God is sovereign.  Always.

Another go at it
A few days after Christmas of 2009 (Penelope's supposed due date), we found out that we were pregnant again...with Camille.  I must admit that the first part of our pregnancy was sprinkled with anxiety.  I asked a lot of people to pray for us when we went in for our mid-pregnancy ultrasound (as that was when we found out that Penelope had her health problems).  By the time that mid-pregnancy ultrasound rolled around, we had solidly found peace and had complete trust in God.  Thank you all for praying!

"Is this your first baby?"
This is the question many people asked us during our pregnancy with Camille.  I always have to pause but would often answer, "Yes, it is."  Simply to avoid so many questions.

In our hearts, Penelope will always be our first born.

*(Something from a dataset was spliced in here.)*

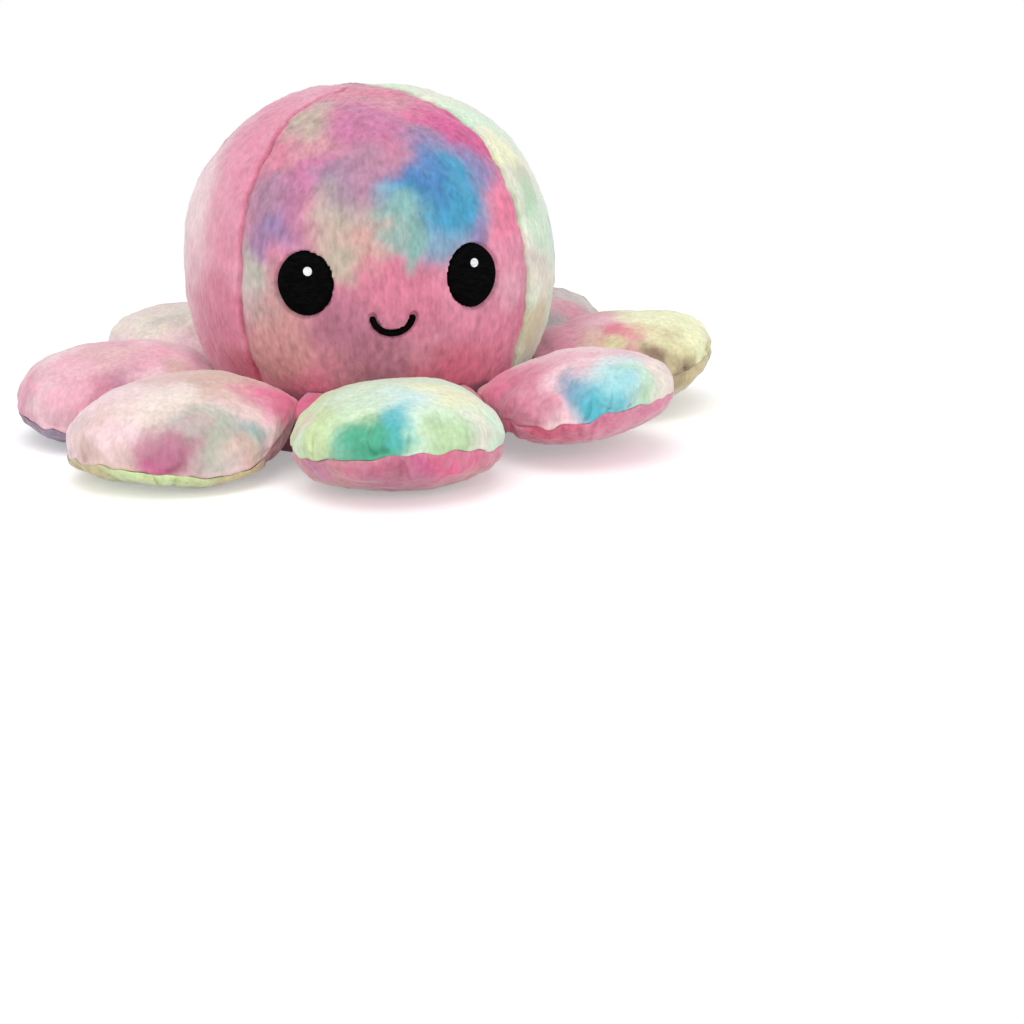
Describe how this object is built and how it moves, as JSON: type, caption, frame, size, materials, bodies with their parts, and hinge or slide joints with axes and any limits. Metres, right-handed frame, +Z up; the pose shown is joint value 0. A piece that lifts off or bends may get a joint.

Happy birthday, Sweet Girl.  Mommy miss you & love you very much.  You are an ache in my heart that will never fade.

4 comments:

JM said...

I love you Bao! And I can't wait to meet your WHOLE family someday!

jojo said...

Bao,
Thanks for sharing. The picture is so beautiful! :(

Happy birthday little girl. :)
Chris

Krista said...

beautiful, Bao.

-K

TShak said...

I never cease to be amazed by your awesome faith! I want to be just like you when I grow up (only taller).